Response to the Wishing Washing Line
The response we’ve had from members of the public, not just in response to the individual wishes but to the Wishing Washing Line concept, is extraordinary.
"This is brilliant." "We love it!" "Can we have it in our area?"
Care Homes, residents and their families are also very positive, although not all are willing or able to post on Social Media. One Care Home recently wrote to the Charity:
On behalf of everyone at Lime Court we would like to thank everyone at FaNs for arranging the ‘Wishing Washing Line’ Wishes for our residents. It has had such a positive effect on our residents’ wellbeing having their wishes granted.
It has been so nice also to have members of the community coming into the home to see our residents. We have had lots of pet visits and also people coming into chat with our residents. One lady kindly visited to chat with one of our residents who was in the RAF and spent the afternoon looking through photos and chatting about her memories, it was so lovely to see. We have had lots of visitors who have come in to grant wishes wanting to return to the home on a regular basis, which is really lovely. We have lots of wishes that are going to be granted in the next few months which will include sea shanty singers, Scottish dancing and an origami display to name a few.

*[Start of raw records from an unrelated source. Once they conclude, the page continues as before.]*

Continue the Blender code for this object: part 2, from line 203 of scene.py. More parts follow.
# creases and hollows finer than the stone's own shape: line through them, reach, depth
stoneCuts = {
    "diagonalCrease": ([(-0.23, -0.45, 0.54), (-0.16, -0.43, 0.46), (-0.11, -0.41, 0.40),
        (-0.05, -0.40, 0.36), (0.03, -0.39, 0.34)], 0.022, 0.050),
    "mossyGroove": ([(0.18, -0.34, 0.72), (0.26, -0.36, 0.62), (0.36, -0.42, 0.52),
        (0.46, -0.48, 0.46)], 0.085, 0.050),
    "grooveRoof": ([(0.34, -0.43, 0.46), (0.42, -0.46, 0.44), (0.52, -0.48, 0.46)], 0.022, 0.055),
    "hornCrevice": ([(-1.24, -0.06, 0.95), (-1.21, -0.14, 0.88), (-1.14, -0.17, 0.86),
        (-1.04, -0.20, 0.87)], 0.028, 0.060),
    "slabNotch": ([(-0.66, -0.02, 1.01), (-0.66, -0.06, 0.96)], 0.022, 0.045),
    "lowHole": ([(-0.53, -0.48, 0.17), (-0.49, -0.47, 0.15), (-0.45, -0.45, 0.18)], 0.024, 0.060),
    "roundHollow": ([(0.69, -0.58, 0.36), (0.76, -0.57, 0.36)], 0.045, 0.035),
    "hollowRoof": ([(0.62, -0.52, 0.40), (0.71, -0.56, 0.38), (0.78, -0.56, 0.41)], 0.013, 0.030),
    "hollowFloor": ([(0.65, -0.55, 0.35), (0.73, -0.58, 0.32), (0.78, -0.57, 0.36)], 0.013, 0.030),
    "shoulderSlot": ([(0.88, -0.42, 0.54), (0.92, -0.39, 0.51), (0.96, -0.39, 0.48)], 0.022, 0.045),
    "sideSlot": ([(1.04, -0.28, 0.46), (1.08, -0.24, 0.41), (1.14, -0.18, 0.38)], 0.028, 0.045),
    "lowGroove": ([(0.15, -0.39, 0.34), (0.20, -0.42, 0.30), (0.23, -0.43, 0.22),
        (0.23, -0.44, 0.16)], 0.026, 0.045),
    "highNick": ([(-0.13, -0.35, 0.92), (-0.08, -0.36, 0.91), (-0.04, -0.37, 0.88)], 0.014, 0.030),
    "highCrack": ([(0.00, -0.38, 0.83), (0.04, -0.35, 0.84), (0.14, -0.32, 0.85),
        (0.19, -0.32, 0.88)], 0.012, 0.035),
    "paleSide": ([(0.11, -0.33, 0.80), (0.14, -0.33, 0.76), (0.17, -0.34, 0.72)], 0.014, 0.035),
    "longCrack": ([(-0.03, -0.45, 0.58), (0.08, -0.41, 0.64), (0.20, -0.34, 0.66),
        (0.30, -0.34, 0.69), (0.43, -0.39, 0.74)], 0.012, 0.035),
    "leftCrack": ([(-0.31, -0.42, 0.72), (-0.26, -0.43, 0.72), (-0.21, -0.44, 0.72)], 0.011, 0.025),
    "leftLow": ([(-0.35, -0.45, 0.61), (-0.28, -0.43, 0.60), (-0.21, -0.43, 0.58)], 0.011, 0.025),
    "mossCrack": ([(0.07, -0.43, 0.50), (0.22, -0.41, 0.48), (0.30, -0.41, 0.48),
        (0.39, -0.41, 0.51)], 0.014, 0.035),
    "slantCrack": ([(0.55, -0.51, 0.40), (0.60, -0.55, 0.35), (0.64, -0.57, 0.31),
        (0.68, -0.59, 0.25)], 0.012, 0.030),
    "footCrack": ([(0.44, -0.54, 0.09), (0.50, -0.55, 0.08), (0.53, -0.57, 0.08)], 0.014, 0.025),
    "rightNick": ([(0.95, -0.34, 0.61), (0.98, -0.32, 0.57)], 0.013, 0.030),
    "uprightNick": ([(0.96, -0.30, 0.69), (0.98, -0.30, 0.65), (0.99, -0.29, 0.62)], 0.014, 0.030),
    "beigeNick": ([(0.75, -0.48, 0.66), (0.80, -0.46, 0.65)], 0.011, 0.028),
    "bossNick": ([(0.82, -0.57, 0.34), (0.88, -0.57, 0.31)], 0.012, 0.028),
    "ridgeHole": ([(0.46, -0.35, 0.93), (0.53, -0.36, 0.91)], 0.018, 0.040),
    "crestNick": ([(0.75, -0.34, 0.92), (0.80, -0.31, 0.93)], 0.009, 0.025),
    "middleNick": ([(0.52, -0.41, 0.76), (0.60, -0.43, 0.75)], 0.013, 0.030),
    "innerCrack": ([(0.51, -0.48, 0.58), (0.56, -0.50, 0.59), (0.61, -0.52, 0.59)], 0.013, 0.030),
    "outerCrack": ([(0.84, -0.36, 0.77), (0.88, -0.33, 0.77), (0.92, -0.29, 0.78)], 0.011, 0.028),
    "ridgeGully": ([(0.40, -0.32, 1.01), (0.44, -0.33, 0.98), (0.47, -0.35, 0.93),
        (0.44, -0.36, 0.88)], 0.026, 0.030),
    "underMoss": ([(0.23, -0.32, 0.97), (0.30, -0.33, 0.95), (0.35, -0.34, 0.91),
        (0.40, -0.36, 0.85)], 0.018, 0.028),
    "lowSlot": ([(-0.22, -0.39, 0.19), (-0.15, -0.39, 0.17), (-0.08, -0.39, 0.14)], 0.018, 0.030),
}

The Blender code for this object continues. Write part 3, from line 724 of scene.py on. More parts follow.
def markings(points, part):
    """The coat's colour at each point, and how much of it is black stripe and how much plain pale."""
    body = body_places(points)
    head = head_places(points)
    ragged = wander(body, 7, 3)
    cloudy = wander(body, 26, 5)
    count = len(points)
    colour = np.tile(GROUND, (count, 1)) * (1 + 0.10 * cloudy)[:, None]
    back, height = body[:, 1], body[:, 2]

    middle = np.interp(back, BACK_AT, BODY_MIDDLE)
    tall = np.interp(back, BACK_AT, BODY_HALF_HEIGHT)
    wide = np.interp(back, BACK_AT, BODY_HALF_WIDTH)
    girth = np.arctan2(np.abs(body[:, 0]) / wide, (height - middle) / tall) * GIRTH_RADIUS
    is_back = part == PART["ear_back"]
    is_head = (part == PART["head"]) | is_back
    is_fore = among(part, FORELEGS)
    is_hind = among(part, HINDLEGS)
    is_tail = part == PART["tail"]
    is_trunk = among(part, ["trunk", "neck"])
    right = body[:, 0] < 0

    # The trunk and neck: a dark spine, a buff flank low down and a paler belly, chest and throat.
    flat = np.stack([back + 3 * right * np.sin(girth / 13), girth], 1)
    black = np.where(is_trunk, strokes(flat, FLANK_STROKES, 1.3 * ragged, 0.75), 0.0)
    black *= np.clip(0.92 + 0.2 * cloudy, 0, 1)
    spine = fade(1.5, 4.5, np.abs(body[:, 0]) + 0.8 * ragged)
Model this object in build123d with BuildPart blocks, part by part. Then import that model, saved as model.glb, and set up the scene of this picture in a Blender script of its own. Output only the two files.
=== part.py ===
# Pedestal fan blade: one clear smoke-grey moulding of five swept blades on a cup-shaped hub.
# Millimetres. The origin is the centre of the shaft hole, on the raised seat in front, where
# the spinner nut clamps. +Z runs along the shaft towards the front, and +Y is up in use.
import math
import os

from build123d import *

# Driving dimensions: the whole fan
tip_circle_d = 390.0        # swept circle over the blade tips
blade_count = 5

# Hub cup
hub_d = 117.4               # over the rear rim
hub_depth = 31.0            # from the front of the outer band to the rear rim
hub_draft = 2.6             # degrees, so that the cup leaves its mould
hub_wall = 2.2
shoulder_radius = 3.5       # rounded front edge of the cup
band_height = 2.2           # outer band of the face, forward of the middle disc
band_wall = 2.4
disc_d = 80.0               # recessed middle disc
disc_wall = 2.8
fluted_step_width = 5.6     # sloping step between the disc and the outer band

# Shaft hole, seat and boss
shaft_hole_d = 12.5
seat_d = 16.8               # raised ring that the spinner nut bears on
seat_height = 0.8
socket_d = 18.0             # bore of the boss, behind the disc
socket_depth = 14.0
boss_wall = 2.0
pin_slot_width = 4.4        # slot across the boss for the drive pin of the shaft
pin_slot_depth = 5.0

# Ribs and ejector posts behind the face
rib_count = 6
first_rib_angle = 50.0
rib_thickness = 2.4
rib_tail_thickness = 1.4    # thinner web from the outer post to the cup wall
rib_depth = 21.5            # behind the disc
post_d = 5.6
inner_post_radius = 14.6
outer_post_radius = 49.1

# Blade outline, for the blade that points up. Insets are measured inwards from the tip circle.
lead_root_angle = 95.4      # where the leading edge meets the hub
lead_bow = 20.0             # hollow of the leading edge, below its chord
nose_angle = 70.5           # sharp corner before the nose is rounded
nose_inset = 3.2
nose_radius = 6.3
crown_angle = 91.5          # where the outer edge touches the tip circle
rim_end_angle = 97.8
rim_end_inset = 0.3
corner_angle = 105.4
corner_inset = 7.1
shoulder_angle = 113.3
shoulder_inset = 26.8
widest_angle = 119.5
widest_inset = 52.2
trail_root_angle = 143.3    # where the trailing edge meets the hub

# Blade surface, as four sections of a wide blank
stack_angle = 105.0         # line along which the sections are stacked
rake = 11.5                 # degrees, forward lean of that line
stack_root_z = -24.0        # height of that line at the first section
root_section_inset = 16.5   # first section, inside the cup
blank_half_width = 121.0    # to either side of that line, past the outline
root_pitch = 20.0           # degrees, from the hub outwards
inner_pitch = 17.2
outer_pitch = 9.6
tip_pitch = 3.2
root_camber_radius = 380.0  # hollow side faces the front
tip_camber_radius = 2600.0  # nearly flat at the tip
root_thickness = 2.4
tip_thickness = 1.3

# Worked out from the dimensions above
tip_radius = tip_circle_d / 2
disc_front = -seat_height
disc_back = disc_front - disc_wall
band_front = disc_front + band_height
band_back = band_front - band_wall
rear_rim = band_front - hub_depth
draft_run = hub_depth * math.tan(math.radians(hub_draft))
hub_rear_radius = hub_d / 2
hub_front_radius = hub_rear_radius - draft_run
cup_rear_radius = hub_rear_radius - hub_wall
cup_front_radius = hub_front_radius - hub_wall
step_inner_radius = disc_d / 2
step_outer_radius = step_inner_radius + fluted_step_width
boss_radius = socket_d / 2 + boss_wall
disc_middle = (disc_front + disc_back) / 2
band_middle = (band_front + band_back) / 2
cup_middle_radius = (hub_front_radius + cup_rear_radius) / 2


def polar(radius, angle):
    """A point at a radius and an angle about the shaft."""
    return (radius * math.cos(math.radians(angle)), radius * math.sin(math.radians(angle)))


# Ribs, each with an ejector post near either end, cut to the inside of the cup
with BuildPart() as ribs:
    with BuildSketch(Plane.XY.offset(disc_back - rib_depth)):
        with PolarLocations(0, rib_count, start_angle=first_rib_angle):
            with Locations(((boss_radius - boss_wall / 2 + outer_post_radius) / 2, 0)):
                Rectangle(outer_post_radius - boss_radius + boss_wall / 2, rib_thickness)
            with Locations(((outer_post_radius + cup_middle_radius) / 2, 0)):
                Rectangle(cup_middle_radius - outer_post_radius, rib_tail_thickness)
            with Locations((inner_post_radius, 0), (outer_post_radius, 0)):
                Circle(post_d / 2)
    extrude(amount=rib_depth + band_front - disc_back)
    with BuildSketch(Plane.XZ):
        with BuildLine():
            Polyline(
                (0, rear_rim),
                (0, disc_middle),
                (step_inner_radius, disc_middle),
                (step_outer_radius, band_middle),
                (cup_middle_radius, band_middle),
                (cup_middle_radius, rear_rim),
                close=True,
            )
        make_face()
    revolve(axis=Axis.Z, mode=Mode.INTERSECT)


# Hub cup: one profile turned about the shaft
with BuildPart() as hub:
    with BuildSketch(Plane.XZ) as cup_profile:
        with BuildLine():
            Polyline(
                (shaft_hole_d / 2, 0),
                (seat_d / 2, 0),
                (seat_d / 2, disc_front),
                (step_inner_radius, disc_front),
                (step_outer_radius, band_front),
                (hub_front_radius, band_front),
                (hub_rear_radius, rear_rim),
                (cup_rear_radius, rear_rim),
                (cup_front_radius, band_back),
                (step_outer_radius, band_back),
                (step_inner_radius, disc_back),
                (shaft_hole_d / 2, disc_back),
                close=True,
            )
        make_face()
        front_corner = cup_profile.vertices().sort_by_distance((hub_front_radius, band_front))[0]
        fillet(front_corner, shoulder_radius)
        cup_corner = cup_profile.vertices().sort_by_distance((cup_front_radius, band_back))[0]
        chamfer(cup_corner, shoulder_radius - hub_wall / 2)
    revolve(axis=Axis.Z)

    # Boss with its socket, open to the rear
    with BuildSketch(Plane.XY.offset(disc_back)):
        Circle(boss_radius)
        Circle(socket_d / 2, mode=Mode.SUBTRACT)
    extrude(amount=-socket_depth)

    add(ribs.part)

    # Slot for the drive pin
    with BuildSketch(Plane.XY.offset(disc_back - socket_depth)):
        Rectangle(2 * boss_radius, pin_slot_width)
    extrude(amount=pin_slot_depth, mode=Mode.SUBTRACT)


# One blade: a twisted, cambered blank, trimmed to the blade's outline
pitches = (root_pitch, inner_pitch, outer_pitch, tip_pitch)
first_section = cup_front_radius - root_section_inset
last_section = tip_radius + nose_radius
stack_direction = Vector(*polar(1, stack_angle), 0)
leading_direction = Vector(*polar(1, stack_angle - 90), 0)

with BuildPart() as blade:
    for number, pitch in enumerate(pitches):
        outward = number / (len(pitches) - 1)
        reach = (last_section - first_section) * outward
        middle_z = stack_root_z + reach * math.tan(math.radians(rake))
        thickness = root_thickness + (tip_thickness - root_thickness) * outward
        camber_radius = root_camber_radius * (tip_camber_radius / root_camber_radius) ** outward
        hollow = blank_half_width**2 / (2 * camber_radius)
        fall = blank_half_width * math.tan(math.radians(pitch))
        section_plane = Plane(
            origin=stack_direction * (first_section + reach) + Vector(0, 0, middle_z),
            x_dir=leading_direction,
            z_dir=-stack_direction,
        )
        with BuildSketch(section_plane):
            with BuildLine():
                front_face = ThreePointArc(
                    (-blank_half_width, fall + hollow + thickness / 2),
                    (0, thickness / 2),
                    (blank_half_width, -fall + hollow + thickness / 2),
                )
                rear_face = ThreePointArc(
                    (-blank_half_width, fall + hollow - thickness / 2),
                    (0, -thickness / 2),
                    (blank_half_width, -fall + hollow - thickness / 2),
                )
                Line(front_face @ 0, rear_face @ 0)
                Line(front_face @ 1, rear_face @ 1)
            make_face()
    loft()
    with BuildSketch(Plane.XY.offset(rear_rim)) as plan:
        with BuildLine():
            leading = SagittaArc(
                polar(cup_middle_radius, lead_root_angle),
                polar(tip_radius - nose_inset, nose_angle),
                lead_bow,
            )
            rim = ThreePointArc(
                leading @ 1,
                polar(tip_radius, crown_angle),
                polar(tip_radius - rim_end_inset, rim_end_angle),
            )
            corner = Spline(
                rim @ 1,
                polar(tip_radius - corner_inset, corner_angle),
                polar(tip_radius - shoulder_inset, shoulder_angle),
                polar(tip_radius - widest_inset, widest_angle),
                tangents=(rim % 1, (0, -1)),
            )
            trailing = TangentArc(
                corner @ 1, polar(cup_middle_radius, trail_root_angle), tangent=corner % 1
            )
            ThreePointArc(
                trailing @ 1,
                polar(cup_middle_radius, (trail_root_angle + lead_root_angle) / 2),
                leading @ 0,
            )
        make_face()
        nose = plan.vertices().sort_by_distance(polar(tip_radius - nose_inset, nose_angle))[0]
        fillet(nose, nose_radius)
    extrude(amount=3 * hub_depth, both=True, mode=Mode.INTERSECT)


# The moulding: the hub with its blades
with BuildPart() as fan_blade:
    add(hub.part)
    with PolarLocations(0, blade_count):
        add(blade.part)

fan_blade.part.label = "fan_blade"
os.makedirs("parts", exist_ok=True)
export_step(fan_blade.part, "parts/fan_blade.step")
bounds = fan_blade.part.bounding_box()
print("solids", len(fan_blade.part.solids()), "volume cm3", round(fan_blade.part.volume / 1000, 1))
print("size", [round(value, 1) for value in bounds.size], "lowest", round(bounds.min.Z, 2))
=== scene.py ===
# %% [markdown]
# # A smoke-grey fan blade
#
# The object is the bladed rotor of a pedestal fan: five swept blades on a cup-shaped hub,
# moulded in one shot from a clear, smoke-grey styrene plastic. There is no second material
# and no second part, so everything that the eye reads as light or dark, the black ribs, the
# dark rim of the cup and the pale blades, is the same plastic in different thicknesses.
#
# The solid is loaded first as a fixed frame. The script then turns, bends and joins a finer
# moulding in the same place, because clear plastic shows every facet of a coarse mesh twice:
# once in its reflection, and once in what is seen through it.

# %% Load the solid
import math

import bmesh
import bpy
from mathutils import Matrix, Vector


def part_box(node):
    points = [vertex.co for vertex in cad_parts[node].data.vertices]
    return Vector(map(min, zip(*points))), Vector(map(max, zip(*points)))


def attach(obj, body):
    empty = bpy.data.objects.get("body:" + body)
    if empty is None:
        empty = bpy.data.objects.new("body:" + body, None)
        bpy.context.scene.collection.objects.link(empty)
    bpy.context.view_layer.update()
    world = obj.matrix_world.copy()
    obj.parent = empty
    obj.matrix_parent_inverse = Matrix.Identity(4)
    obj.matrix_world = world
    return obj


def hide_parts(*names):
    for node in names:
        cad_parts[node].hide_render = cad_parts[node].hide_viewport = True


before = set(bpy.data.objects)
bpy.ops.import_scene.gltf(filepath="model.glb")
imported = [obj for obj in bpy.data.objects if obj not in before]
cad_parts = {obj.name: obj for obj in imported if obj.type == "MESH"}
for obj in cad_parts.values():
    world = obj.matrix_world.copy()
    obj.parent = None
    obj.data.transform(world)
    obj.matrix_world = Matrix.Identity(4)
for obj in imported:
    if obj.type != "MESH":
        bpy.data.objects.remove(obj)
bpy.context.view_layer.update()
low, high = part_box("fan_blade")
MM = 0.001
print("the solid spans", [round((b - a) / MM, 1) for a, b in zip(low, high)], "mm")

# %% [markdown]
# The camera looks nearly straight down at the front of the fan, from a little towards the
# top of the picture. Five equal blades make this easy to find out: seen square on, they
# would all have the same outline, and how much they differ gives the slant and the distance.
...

We would like send a big thank you to everyone who has granted our resident wishes so far, and look forward to all the future ones being fulfilled.Sarah Meachen, Lifestyle Co-ordinator, Lime Court
Tony Lee remains excited by the WWL and his enthusiasm is infectious!
"The Wishing Washing Line is, without doubt, the most successful thing I have ever been involved with. It brings joy and happiness to so many people, not just the residents - and that’s the thing to remember. It’s also about members of the community who get involved, and the Care Homes too. The Activity staff and managers can raise the Home’s profile and evidence their work with the community as part of their Care Quality Commission inspections and show the photographic evidence, show at the quotes, speak to the residents themselves and ask them ‘How does this make you feel when Alfred comes every second Thursday and plays chess with you ?
I certainly feel the WWL has made massive differences to certain resident’s lives and that was all we could have ever hoped to achieve! “
Want to know more, or to tell us about your Wishing Washing Line experience?
We encourage feedback from both FaNs about their volunteering experience and Care Homes regarding the resident’s experiences. Please tag us @fansnetworkessex if you are posting on your own social media pages, but please ensure you have obtained the resident's permission first! We can share feedback and stories you send us by posting on our Facebook Page and more selectively on our website. This really does encourage others to participate. Our ‘Fans Network’ now has over 2000 people to respond to and share digital requests and is a really powerful resource which enables us to have a wide reach with a limited resource.
We believe there are about 12 WWLs within Essex, but many spring up in local areas and have become embedded in local communities. There are also a number of WWLs which have been set up around the country. We have shared this concept and 'How to set up a FaNs Wishing Washing Line' as well as learning from our experience of it. This sharing is national, via Care Home FaNs and in response to requests from other charitable organisations and Councils. We have even helped set up a Wishing Washing Line in China!